A. Not to state the obvious, but there is an enormous deficit in financial literacy in the U.S. The math is fairly irrefutable – if you ever want to retire, you have to have some equity exposure. I do an exercise in my class, trying to drive this point home. Since I graduated from college in 1986, the compounded annual return from a 60:40 portfolio is about 9.5 percent. Mathematically, it is almost impossible for people graduating from college today to achieve that return with a similar portfolio. When you look at the cost in PV [present value] terms of waiting five years to start investing in your 401k, being under-allocated to equities, or not managing fees and expenses, you get some pretty eye-popping numbers.
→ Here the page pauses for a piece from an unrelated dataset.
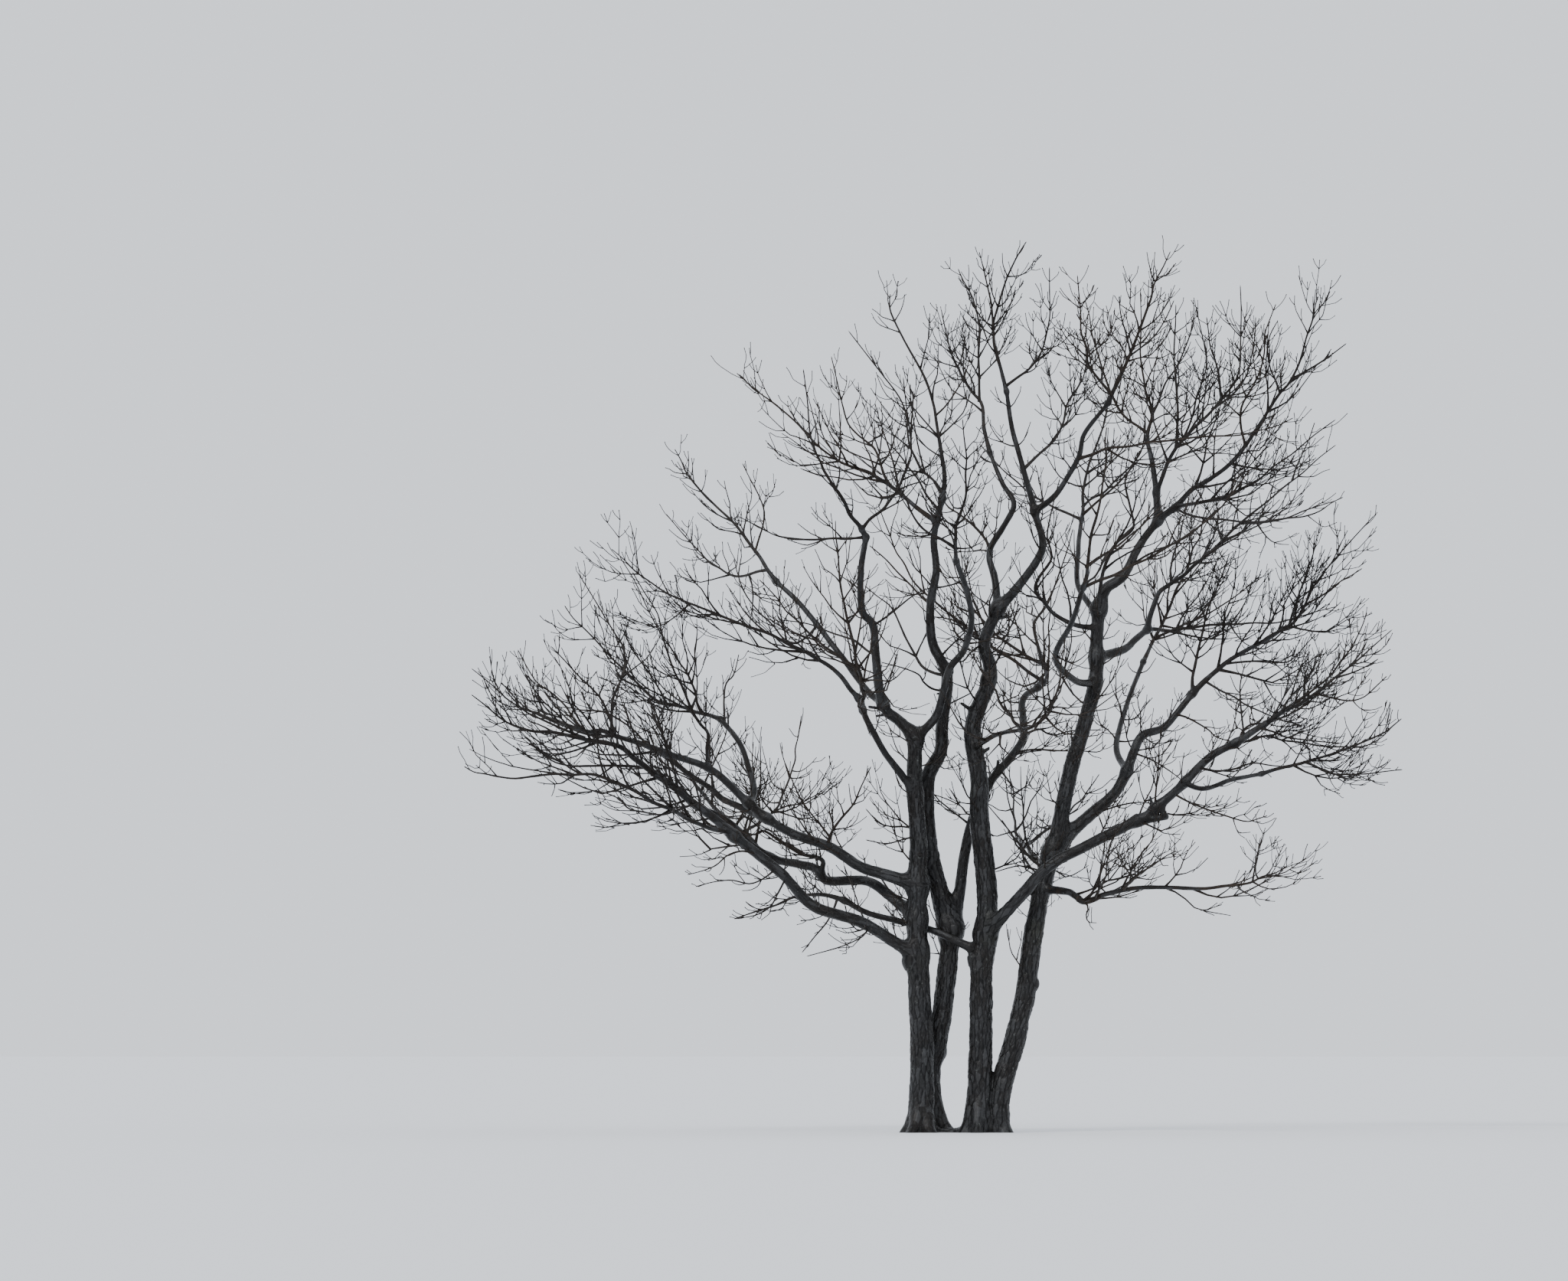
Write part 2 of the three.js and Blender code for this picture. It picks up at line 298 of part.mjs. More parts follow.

Q. What was your favorite trade?
A. You’ll laugh at this. In the early 1990s, I chose AMD stock instead of Intel because of the valuation theories I was taught in business school. It was an absolutely horrible trade, and the stock underperformed for 10 years. It taught me that you can’t outperform the market.
Q. Are people investing money differently now, perhaps with more social conscience?
A. I don’t know if I’m completely qualified to answer that question, but from my perspective, if a company isn’t diverse, isn’t committed to the community, isn’t addressing the environment, I would view that negatively. From a personal perspective, I can attest to diversity being a competitive advantage that leads to better commercial outcomes. It’s pretty simple actually … a breadth of diverse backgrounds and opinions in any decision-making process leads to better outcomes.
Q. Can you, personally, ever truly retire and not be watching the stock market’s daily performance?
A. I do check the markets daily, and I think that’s testament to how much I enjoy it. I still spend a couple hours a day reading the Wall Street Journal and the Financial Press, and revisiting things that I was taught years ago. It’s not a burden. It has just changed from a vocation to a really great hobby.
Q. Is there anything that I didn’t ask you that you’d like to add?
A. If I was given the greenfield opportunity to develop a public university in a place that has a diverse student body, great proximity to New York City, and surrounded by thousands of highly qualified and experienced leaders, I would put it in Stamford, Connecticut! I’m so bullish and optimistic about what will happen on the Stamford campus in the next couple of years, it’s hard to know where to start.